JOHANNESBURG (miningweekly.com) – Diversified mining and marketing company Glencore is doing whatever it can to assist Eskom overcome its current coal supply issues, Glencore CEO Ivan Glasenberg has told Mining Weekly Online.
“We’re looking at trucking coal and railing coal, 24 hours a day, seven days a week, to assist them on their current supply issues, and, yes, we continue to sign new contracts and work with Eskom to overcome their existing problem,” Glasenberg said.
Asked by Mining Weekly Online about the state of the company’s relationship with the new Eskom management, Glasenberg described it as being “very good”.
He was speaking to the media after earlier outlining to investors how Glencore was supporting ongoing economic development in Asia through its supply of affordable, premium quality, high-energy thermal coal to that continent.
On the company’s support of South Africa’s State electricity utility, he said that Glencore was in regular discussion with Eskom, which, he said, clearly required more coal at its power stations.
The coal tonnage that Glencore would supply to Eskom in 2019 would definitely be higher than the tonnage in 2018, Glasenberg said.
There were no developments to report on Glencore potentially reacquiring Optimum Coal, a supplier to Eskom which is in business rescue.
Gary Nagle, who has been based in South Africa as head of Glencore’s ferroalloy assets, will be relocating to Australia early next year following his appointment as head of coal assets. Nagle will be taking the place of Peter Freyberg, who has been appointed head of industrial mining assets, a newly created position with oversight and responsibility for all of Glencore’s mining assets. Japie Fullard replaces Nagle as head of ferroalloys and Freyberg will be relocating to Switzerland.
Nagle will take over all coal operations worldwide, with Murray Houston continuing to head Glencore’s South African coal operations.
Glasenberg said that Nagle would be travelling to South Africa frequently, as has been the case with Freyberg.
Regarding the takeover of Chevron South Africa, Glasenberg said the transaction was progressing well and that the company was working on Glencore coming in as a shareholder.
“We should get all the approvals early next year and Glencore will take its shareholding direct in the Chevron assets,” he said, adding that presentations to the South African government had taken place to obtain competition authority approval.

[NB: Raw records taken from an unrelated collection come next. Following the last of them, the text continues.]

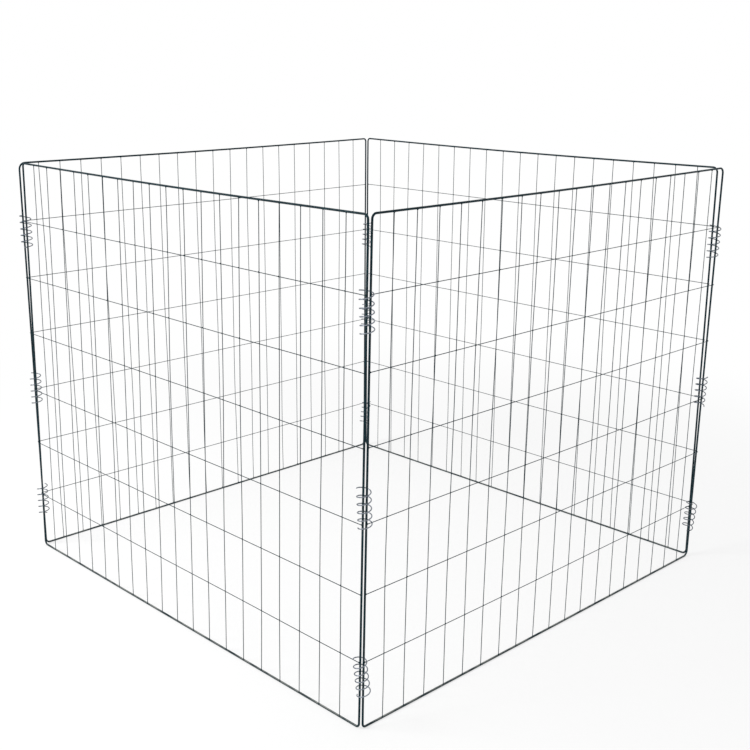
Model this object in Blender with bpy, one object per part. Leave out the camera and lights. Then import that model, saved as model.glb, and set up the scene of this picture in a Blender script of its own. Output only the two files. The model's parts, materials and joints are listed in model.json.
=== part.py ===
# Wire compost bin: four welded wire panels, joined at the corners by spiral wires.
#
# Each panel is a frame bent from one rod, with thin uprights welded into its rails and thin
# cross wires lapped on its outer face. Three spirals go loosely round the two side rods that
# meet at a corner. Each hangs askew, by one of its turns, on a cross wire. The corners are
# therefore hinges, and the bin folds flat.
#
# The spirals are so loose that the panels rack. Each one's top rail stands a little further
# along it, counter-clockwise, than its bottom rail. At a corner the side rod that a panel
# starts with leans away from the hinge axis, and the one that a panel ends with leans past it.
#
# Metres, +Z up, with the origin on the ground in the middle of the bin. The panels are front
# (-Y), right (+X), back (+Y) and left (-X). A panel's own X runs along it, counter-clockwise
# round the bin as seen from above, its own Y points into the bin, and its own origin is
# midway between the two hinge axes that it lies between.

import math

import bpy
import numpy as np

# Panel
PANEL_WIDTH = 0.904  # over the side rods
PANEL_HEIGHT = 0.762  # over the rails
ROD_DIAMETER = 0.0032
BEND_RADIUS = 0.014  # of the rod's centre line, at the frame's corners
WIRE_DIAMETER = 0.0011
UPRIGHTS = 19
CROSS_WIRES = 6
END_GAP = 0.89  # from a side rod to the first upright, as a share of the gap between uprights
MIDDLE_GAP = 1.05  # between the two middle cross wires, as a share of the gap between others
WELD_SINK = 0.0001  # the uprights' outer face stays this far inside the rails' outer face

# Spiral
SPIRAL_DIAMETER = 0.0219  # over the wire
SPIRAL_WIRE_DIAMETER = 0.0017
SPIRAL_PITCH = 0.012
SPIRAL_TURNS = 5

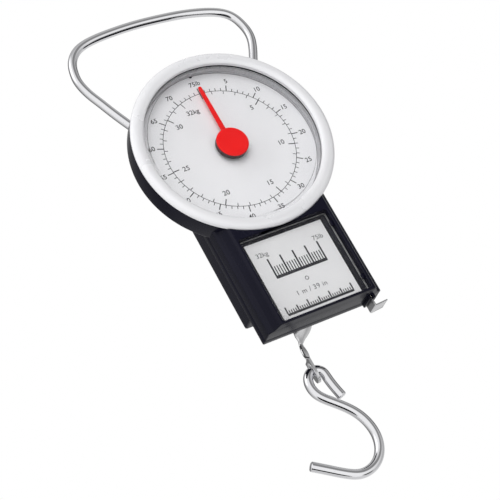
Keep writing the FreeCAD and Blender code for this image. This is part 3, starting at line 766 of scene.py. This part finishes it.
boolean(rear, cyl("t", 2.1, 7.1, 30, "y", -20.6, -73.3, 64))
boolean(rear, frustum_y("t", [(-8.9, 1.5, -64.9, -61.0, 15.9, 0.5), (-8.9, 1.5, -64.9, -61.0, 18.1, 0.5)]))
boolean(rear, box("t", 19.2, 21.0, SEAM - 1, 7.0, -77.1, -74.1))
merge(rear, 2e-6)
shade(rear, 32)
put(rear, "black", "housing", "rear_housing", slot="black_plastic")
bosses = [lathe("b", round_profile([(2.5, 19.2), (4.2, 19.2), (4.2, 21.6), (0.0, 21.6), (0.0, 21.55), (2.5, 21.55)], 0.0, 2), 64, closed=False)]
for sx in (-1, 1):
    bosses.append(cyl("b", 2.9, 18.2, 21.6, "y", sx * 11.0, 22.0, 48))
    ring = [(1.88, sx * 18.6), (3.4, sx * 18.6), (3.4, sx * 20.4), (1.88, sx * 20.4)]
    vs, fs = [], []
    sg = 48
    for r_, x_ in ring:
        for k in range(sg):
            t = 2 * math.pi * k / sg
            vs.append(W(x_, 10.2 + r_ * math.cos(t), 18.0 + r_ * math.sin(t)))
    for i in range(4):
        for k in range(sg):
            j = (k + 1) % sg
            fs.append((i * sg + k, i * sg + j, ((i + 1) % 4) * sg + j, ((i + 1) % 4) * sg + k))
    bosses.append(mesh_object("b", vs, fs))
bosses = join("rear_bosses", bosses)
shade(bosses, 35)
put(bosses, "inner", "housing", slot="inner_plastic")

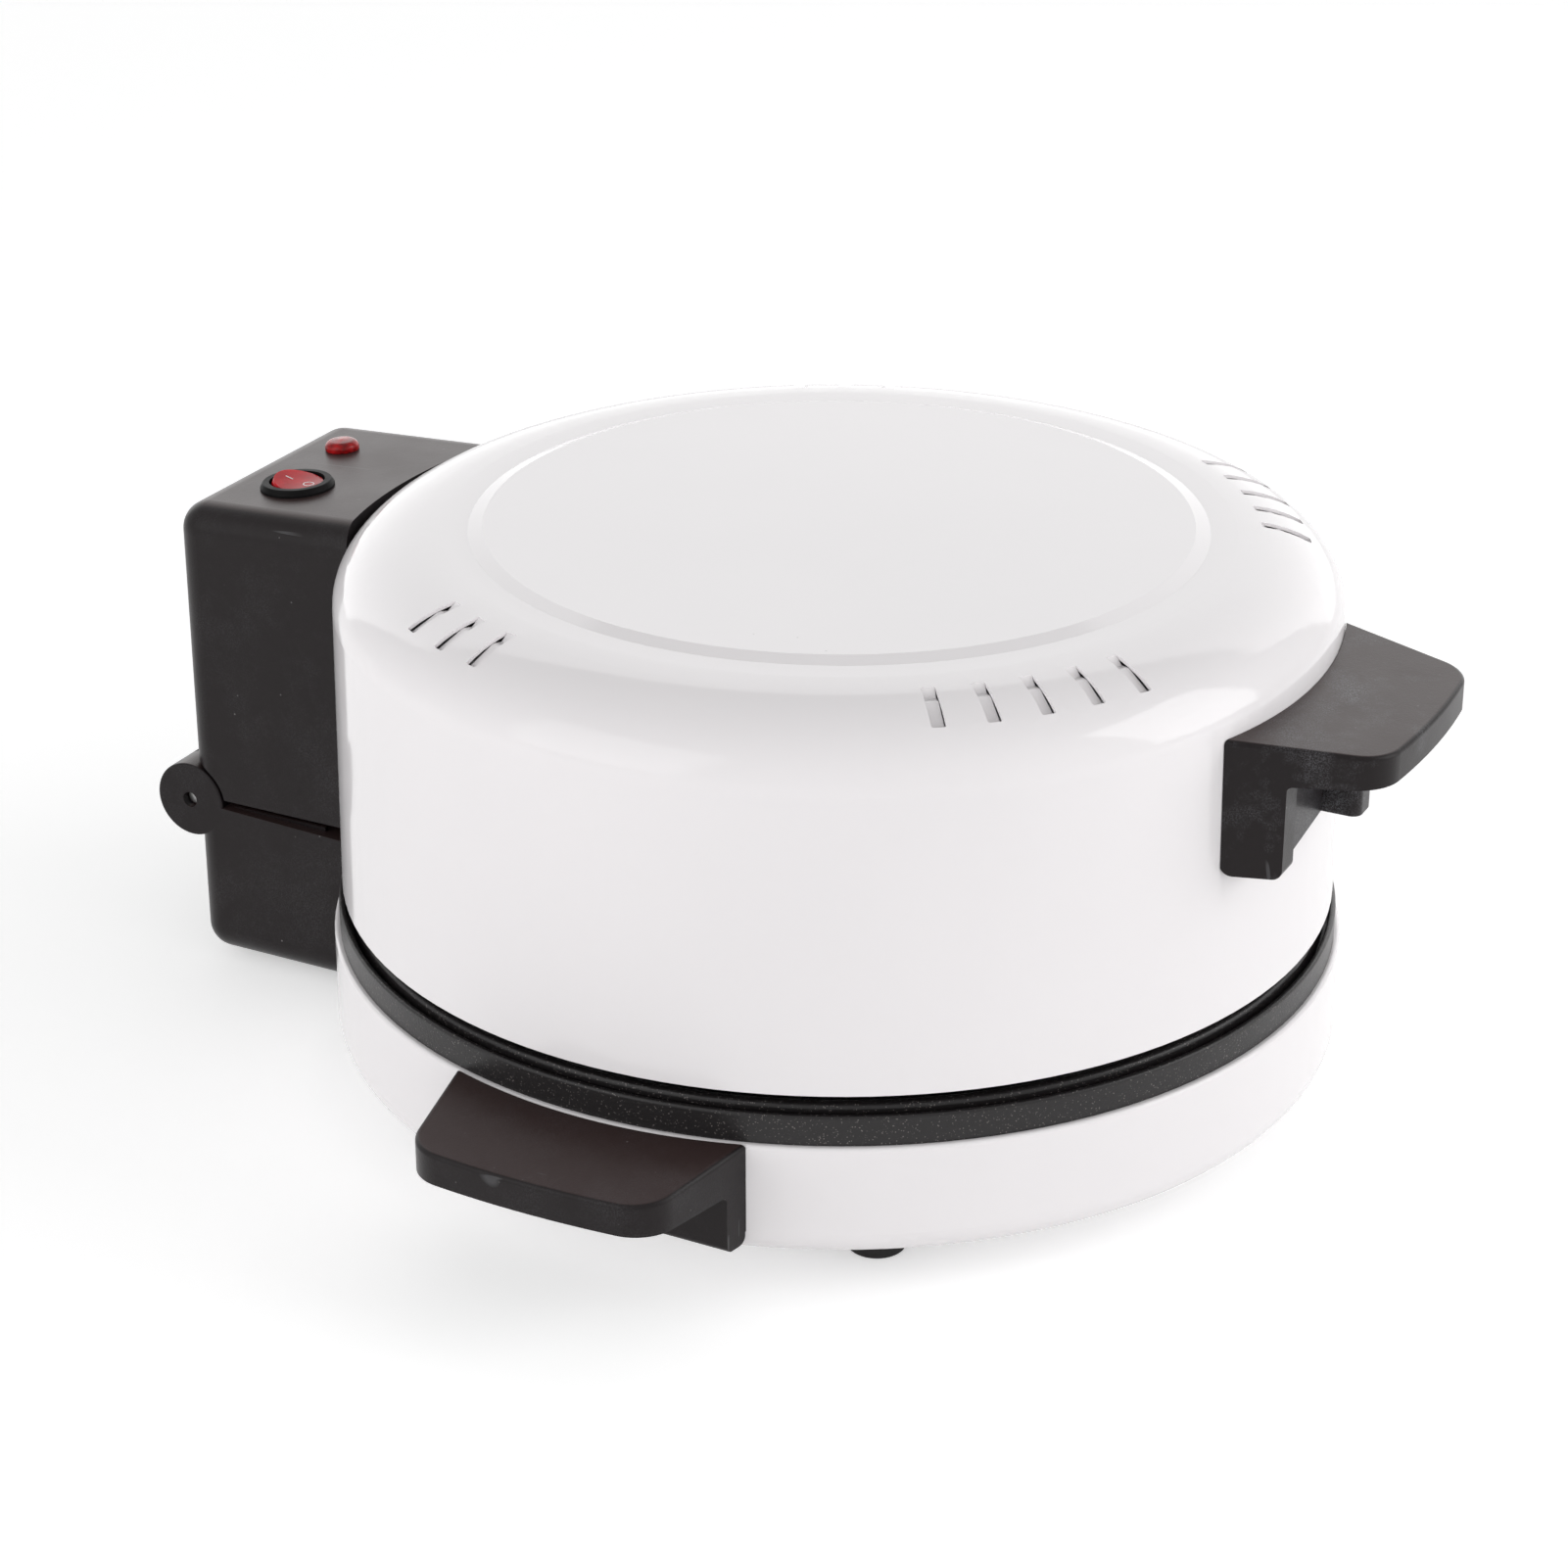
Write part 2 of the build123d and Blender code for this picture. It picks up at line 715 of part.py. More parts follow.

The acquisition of Chevron South Africa is taking place in partnership with South Africa’s black economic empowerment consortium Off The Shelf Investments, which has taken over the Chevron refinery in Cape Town as well as the Caltex brand in a deal valued at $1-billion and financed by Glencore as Off The Shelf’s technical and financial adviser. Off The Shelf also has full ownership of Chevron Botswana.
Off The Shelf chairperson Mashudu Ramano describes the “milestone” Chevron transaction as one that has resulted in the creation of a standalone, black-owned energy company that will be managed by South African citizens.
The new owners have six years to transition away from the Caltex retail brand.
“We’ll roll that out over time,” Glasenberg said.
The consortium will bring in crude oil, run the refinery and take over the full South African retail distribution, with the investment in the downstream oil business in South Africa providing the short for Glencore’s oil trading business.
This mirrors what Glencore is doing downstream in Mexico and Brazil. At the mid-year, Glencore Energy signed an agreement to acquire 78% of Ale Combustiveis, Brazil’s fourth-largest fuel distributor, which has a network of 1 500 retail stations in 22 states, plus about 260 convenience stores. This followed investment in the Mexican downstream business through G500.
Glencore reported solid demand for its commodities and said that the current low level of inventories was likely to fall still further.
The company’s diversified portfolio is described as one which is enabling the transition to a low-carbon economy, while also providing access to affordable coal energy.
Its resilient marketing business and low-cost industrial assets underpin free cash flow generation of some $7.5-billion from earnings before interest, taxes, depreciation and amortisation of $17.1-billion.